Distilling and exploring nuggets from a corpus
Abstract
This paper describes a live and scalable system that automatically extracts information nuggets for entities/topics from a continuously updated corpus for effective exploration and analysis. A nugget is a piece of semantic information that (1) must be mapped semantically to the transitive closure of a pre-defined ontology, (2) is explicitly supported by text, and (3) has a natural language description that completely conveys its semantic to a user. Fig. 1 shows a type of nugget "involvement in events" for a person entity (Leon Panetta): each nugget has a short description ("meeting", "news conference") with a list of supporting passages. Our key contributions are (1) We extract nuggets and remove redundancy to produce a summary of salient information with supporting clusters of passages. (2) We present an entity/topic centric exploration interface that also allows users to navigate to other entities involved in a nugget. (3) We use the statistical NLP technologies developed over the years in the ACE ,GALE and TAC-KBP programs, including parsing, mention detection, within and cross document coreference resolution, relation detection and slot filler extraction. (4) Our system is flexible and easily adaptable across domains as demonstrated on two corpora: generic news and scientific papers.

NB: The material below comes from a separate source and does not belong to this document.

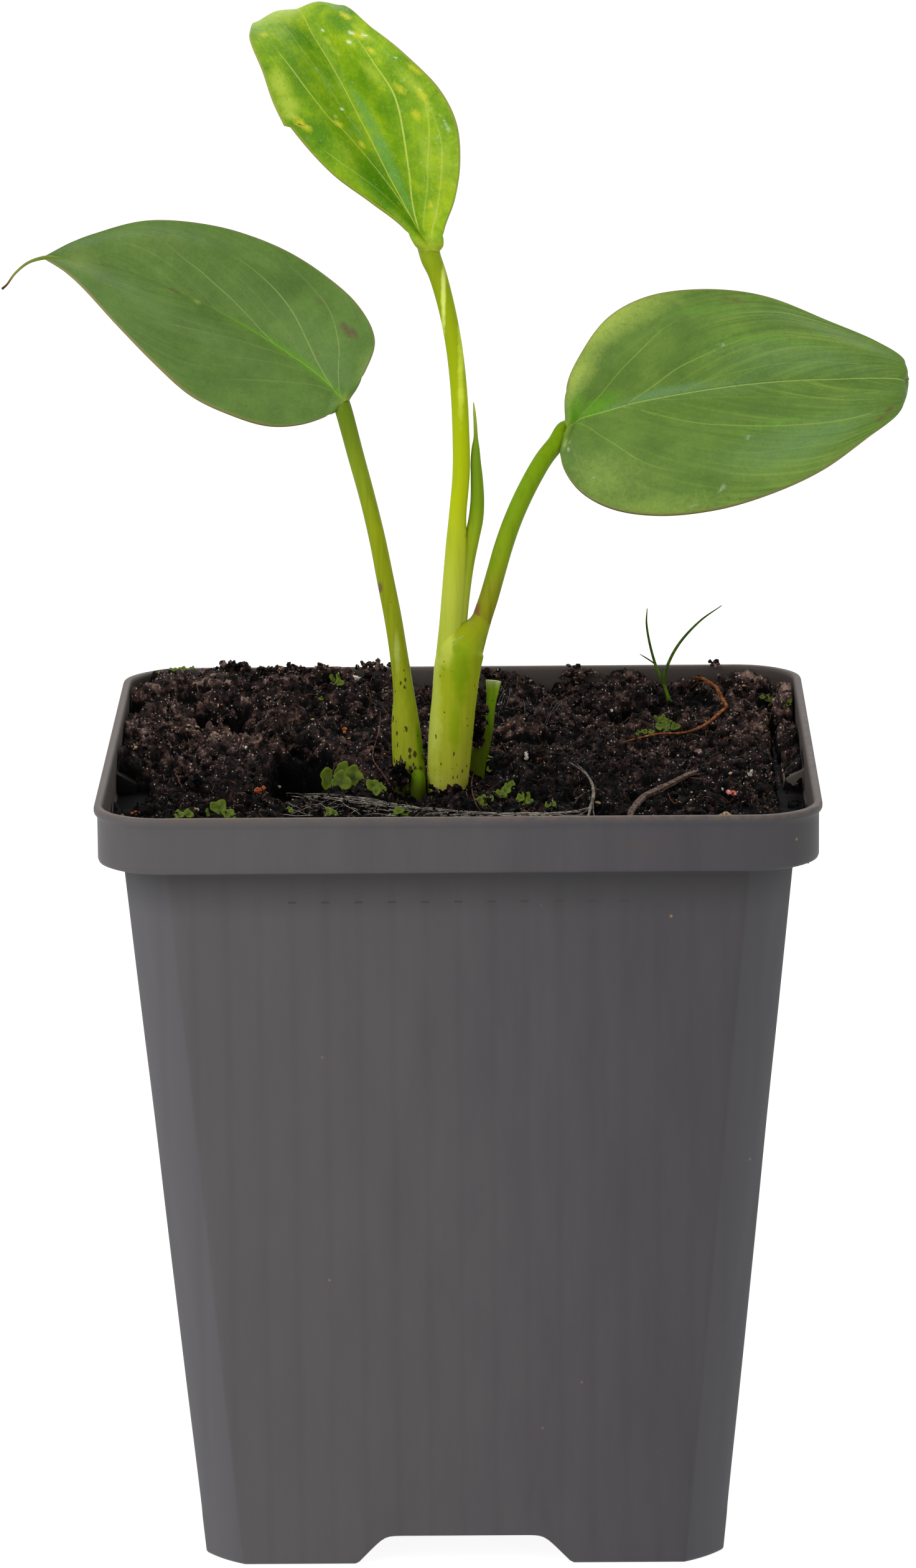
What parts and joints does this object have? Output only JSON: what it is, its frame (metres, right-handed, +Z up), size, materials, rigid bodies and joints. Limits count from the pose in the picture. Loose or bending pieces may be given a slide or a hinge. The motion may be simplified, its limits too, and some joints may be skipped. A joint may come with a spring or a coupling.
{
  "type": "potted calla lily",
  "caption": "Young calla lily with broad pointed leaves on green stalks, growing from dark peat soil in a square grey plastic nursery pot with a rim band, feet and a notched base.",
  "frame": {"origin": "on the ground under the middle of the pot", "axes": "+Z up; the plant is seen from -Y, with +X to the right"},
  "size_m": [0.1152, 0.09, 0.1935],
  "materials": {
    "pot_plastic": "moulded grey polypropylene, satin, faint flow lines",
    "peat": "moist dark peat, crumbly",
    "stem_green": "fleshy petiole, satin, fine ribs",
    "sheath_green": "fresh sheath, satin",
    "leaf_green": "matte leaf with sunken veins",
    "young_leaf_green": "glossy young leaf, mottled",
    "fibre_grey": "frayed plug sleeve fibres",
    "grass_green": "thin grass blade",
    "root_brown": "dry orange-brown root",
    "husk_brown": "dry fibrous husk"
  },
  "bodies": {
    "root": {"pot": "pot_plastic", "soil": "peat", "stem_left": "stem_green", "stem_centre": "stem_green", "stem_right": "stem_green", "rolled_leaf": "sheath_green", "cut_sheath": "sheath_green", "leaf_left": "leaf_green", "leaf_right": "leaf_green", "leaf_centre": "young_leaf_green", "fibre_net": "fibre_grey", "grass_seedling": "grass_green", "loose_root": "root_brown", "dry_husk": "husk_brown"}
  },
  "joints": []
}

Search engines such as Google News and Scholar do not retrieve nuggets, and only remove redundancy at document level. News aggregation applications such as Evri categorize news articles based on the entities of topics but do not extract nuggets. Other systems extract richer information, but not all of it has clear semantics; e.g., Silobreaker presents results as "the relationship between X and Y in the context of [keyphrase]", leaving users with the task of interpreting the semantics as it is not tied to a clear ontology. In contrast we remove redundancy, summarize results and present nuggets that have clear semantics.